Should kitchen flooring continue into the dining and living rooms?

If the layout is open-concept, almost always yes — and this is where LVP quietly wins kitchen decisions. A wood-look LVP installed continuously across kitchen, dining, and living areas reads as one large room visually and lifts perceived square footage by 15–20% (per real estate staging studies). Tile breaks at the room transition, which makes the kitchen look smaller and more chopped-up. If you're walling off the kitchen with a closed doorway, the continuity argument disappears and you can pick tile freely. If the kitchen opens into anything else, the LVP-everywhere approach is usually the right design move regardless of cost.

Which is easier to clean grease and oil splatter — LVP or tile?

LVP, decisively — and it's because of grout, not the tile body itself. Porcelain and ceramic surfaces wipe clean as easily as LVP, but the grout lines around them are porous and absorb cooking grease over years. Light-colored grout near a range turns yellow-brown by year 3 and never fully comes back, even with oxygenated cleaners. LVP has no grout — the click-lock seams are tight enough that grease wipes off with a standard kitchen cleaner. If you want tile near the range, you have two workarounds: (1) epoxy grout (non-porous, $30–50 premium for a kitchen) or (2) a dark grout color (charcoal, espresso) that hides the inevitable yellowing.

How long does the fridge or dishwasher take to indent LVP?

5–10 years for visible indentation under the feet of a typical 250–350 lb refrigerator or full dishwasher.
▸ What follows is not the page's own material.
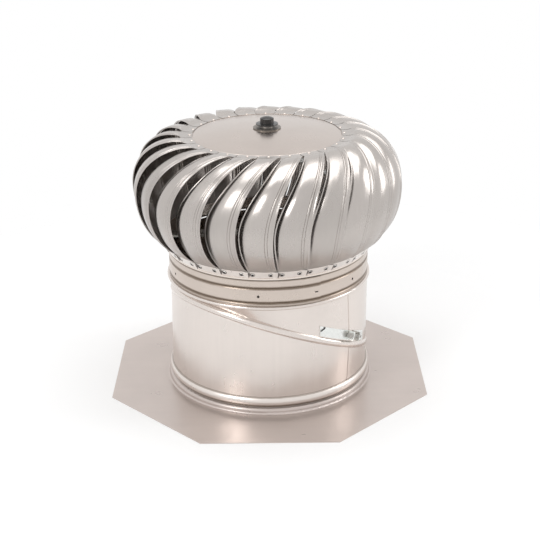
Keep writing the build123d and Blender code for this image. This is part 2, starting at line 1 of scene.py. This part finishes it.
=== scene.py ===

The dent is permanent and obvious if you ever move the appliance. The fix is cheap and worth doing on day one: cut four small squares of 1/4 inch hardboard or use felt-and-rubber appliance pads under each foot. These spread the point load across a larger surface area and prevent the slow plastic-deformation that creates the dent. Tile has no point-load deformation risk at all — appliances can sit on bare tile for 30 years with no impression. That's a meaningful argument for tile in long-term-stay kitchens specifically.